Title: Company or Company Secretary
Post by: zimmy on May 24, 2008, 09:51:23 PM
The point of the example was to highlight the difficulty in identifying an individual to blame. Whether a notice or prosecution, an investigation would be unlikely to reveal one person at fault and therefore it would probably result in action against the Authority....unless of course the stores man had signed a piece of paper within the last three months saying 'i hereby declare that I have been fully trained, both through induction and periodic refreshers in the correct manner in which to deliver and place various quantities of goods to their designated location with particular regard to avoidance of contavening Article 14 of the RRFSO!...then it would be easy!
Title: Company or Company Secretary
Post by: PhilB on May 25, 2008, 10:27:48 AM
Quote from: Clevelandfire
You dont really need to start looking at contracts of employment or anything that indepth unless people start clamming up and denying all responsibility or blaming each other. That sort of in depth investigation would only come if someone had been killed I would suggest.
It is only an offence if persons are placed at risk of death or serious injury. If you don't look in depth to determine the extent of control and who is responsible for what you may have difficulty in Court, in my humble opinion of course.

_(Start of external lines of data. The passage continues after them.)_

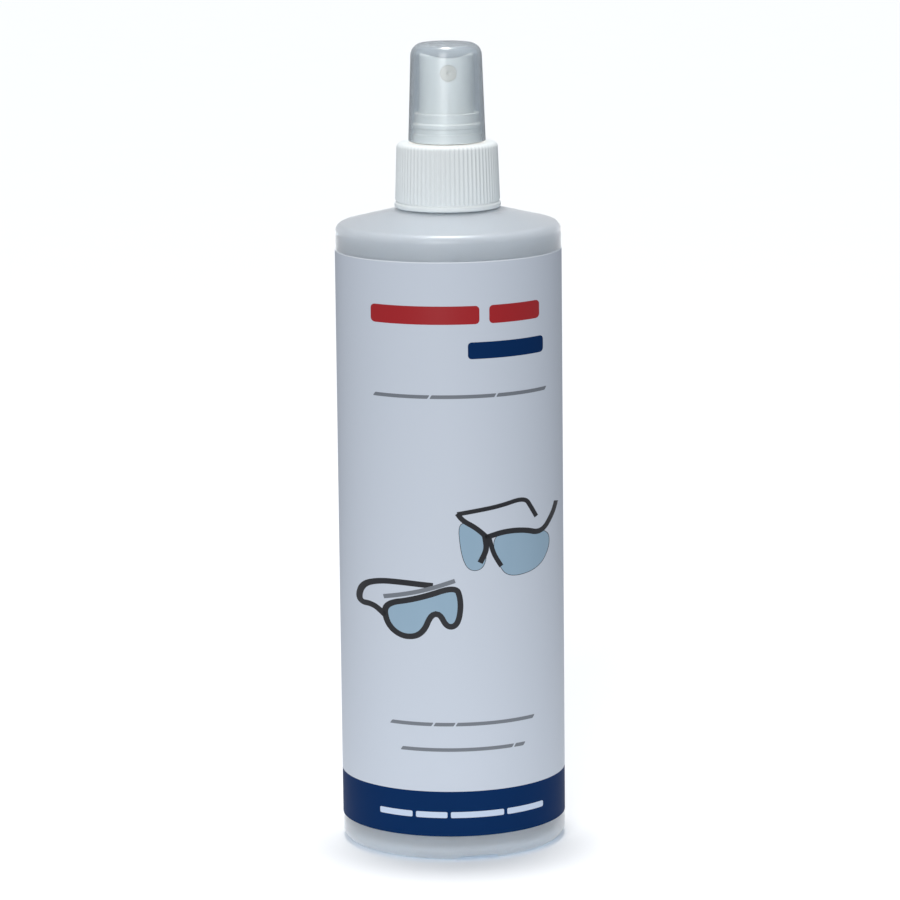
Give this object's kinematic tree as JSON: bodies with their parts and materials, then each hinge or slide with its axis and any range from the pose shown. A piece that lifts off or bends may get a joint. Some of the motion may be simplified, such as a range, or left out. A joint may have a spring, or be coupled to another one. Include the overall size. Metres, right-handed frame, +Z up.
{
  "type": "lens cleaning spray bottle",
  "caption": "Round translucent bottle with a wrap label, screw closure, fine-mist finger pump and clear pull-off overcap.",
  "frame": {"origin": "centre of the bottle's contact ring, on the surface it stands on", "axes": "+Z up along the bottle and pump axis; the nozzle and the label's front face -Y"},
  "size_m": [0.063, 0.063, 0.2248],
  "materials": {
    "bottle_plastic": "satin",
    "label_film": "satin",
    "fluid": "gloss",
    "white_plastic": "satin",
    "natural_plastic": "satin",
    "nozzle_plastic": "satin",
    "gasket_rubber": "matte",
    "steel": "polished",
    "clear_tint": "gloss"
  },
  "bodies": {
    "bottle": {"bottle": "bottle_plastic", "wrap_label": "label_film", "cleaning_fluid": "fluid"},
    "pump": {"pump_housing": "natural_plastic", "turret": "white_plastic", "neck_gasket": "gasket_rubber", "stem_gasket": "gasket_rubber", "dip_tube": "natural_plastic", "return_spring": "steel"},
    "closure": {"closure": "white_plastic"},
    "stem": {"stem": "natural_plastic", "stem_plug": "natural_plastic"},
    "piston": {"piston": "natural_plastic"},
    "actuator": {"actuator": "white_plastic", "nozzle_insert": "nozzle_plastic"},
    "check_ball": {"check_ball": "steel"},
    "overcap": {"overcap": "clear_tint"}
  },
  "joints": [
    {"name": "pump_lift", "type": "slide", "parent": "bottle", "child": "pump", "axis": [0, 0, 1], "range_m": [0, 0.0048]},
    {"name": "closure_turn", "type": "hinge", "parent": "pump", "child": "closure", "pos_m": [0, 0, 0.188], "axis": [0, 0, 1], "range_deg": [0, 540]},
    {"name": "press", "type": "slide", "parent": "pump", "child": "stem", "axis": [0, 0, -1], "range_m": [0, 0.005], "stiffness_N_per_m": 1500, "springref_m": -0.003, "deforming": ["return_spring"]},
    {"name": "actuator_swivel", "type": "hinge", "parent": "stem", "child": "actuator", "pos_m": [0, 0, 0.208], "axis": [0, 0, 1], "continuous": true},
    {"name": "piston_slip", "type": "slide", "parent": "stem", "child": "piston", "axis": [0, 0, 1], "range_m": [0, 0.0006]},
    {"name": "ball_lift", "type": "slide", "parent": "pump", "child": "check_ball", "axis": [0, 0, 1], "range_m": [0, 0.0012]},
    {"name": "overcap_pull", "type": "slide", "parent": "pump", "child": "overcap", "axis": [0, 0, 1], "range_m": [0, 0.03]}
  ],
  "couplings": [
    {"joint": "pump_lift", "follows": "closure_turn", "m_per_rad": 0.00050532}
  ]
}
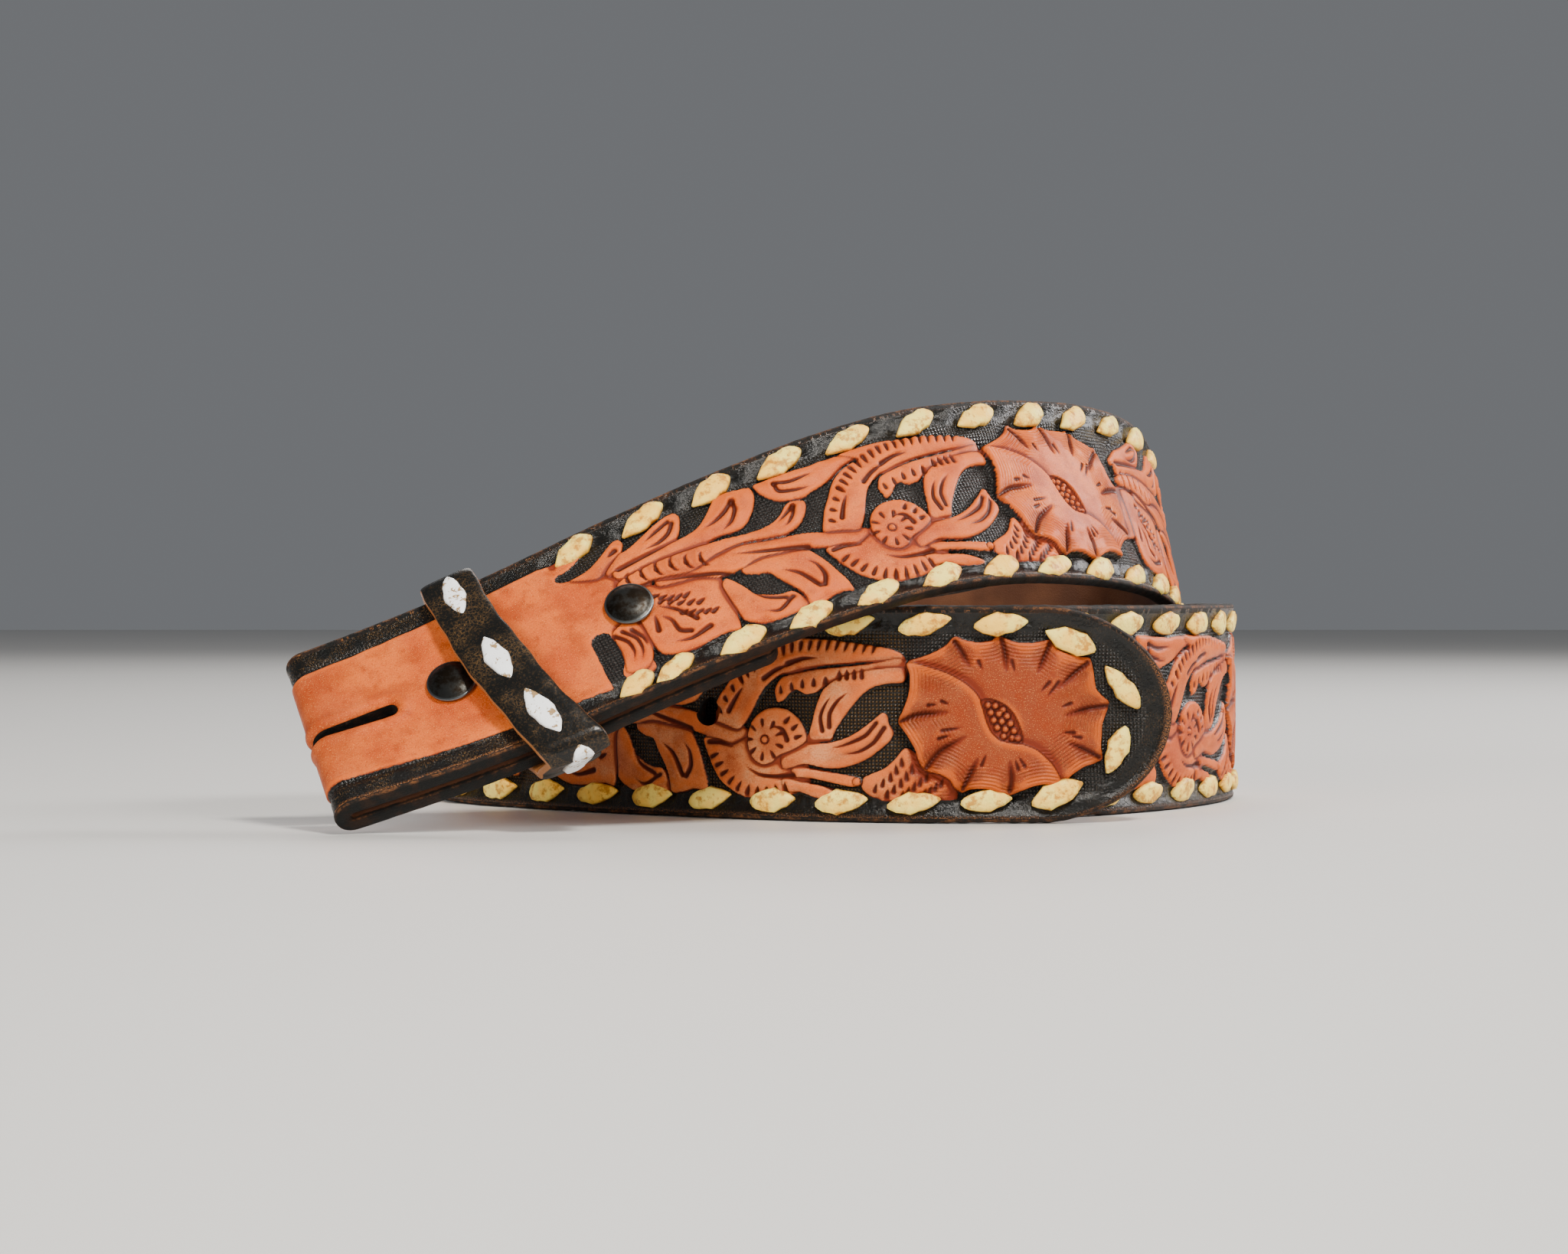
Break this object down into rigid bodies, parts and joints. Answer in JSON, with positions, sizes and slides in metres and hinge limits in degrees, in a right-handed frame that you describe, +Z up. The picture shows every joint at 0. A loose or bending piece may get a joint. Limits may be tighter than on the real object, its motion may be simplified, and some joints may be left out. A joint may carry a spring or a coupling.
{
  "type": "western tooled leather belt strap",
  "caption": "Coiled leather belt strap with floral tooling, laced edges, a folded buckle end closed by two snaps and a keeper, standing on its edge.",
  "frame": {"origin": "middle of the coil's box, on the table that the coil stands on", "axes": "+Z up out of the table, +Y away from the viewer, +X to the viewer's right along the coil"},
  "size_m": [0.1746, 0.157, 0.0755],
  "materials": {
    "tooled_leather": "tan vegetable-tanned leather, tooled and waxed, with black-dyed borders and ground",
    "dyed_leather": "black-dyed leather, waxed and cracked with wear",
    "lace": "flat cream rawhide lace, matt and soiled",
    "white_lace": "flat white lace, glossy and chipped",
    "snap_metal": "gunmetal-plated steel with brown tarnish"
  },
  "bodies": {
    "root": {"strap": "tooled_leather", "keeper": "dyed_leather", "snap_cap_1": "snap_metal", "snap_cap_2": "snap_metal", "snap_stud_1": "snap_metal", "snap_stud_2": "snap_metal"}
  },
  "joints": []
}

Title: Company or Company Secretary
Post by: Big A on May 27, 2008, 04:25:54 PM
Quote from: Clevelandfire
Zimmy

I think you must work for our brigade, our storeskeeper frequently blocks exits with his boxes. I'd happily support you issuing a notice on the Cheif or the Chair of the Authority - it would definately get them away from the golf course or doing funny hand shakes down at the lodge.

.
You seem to have a problem with this. Did you get black - balled?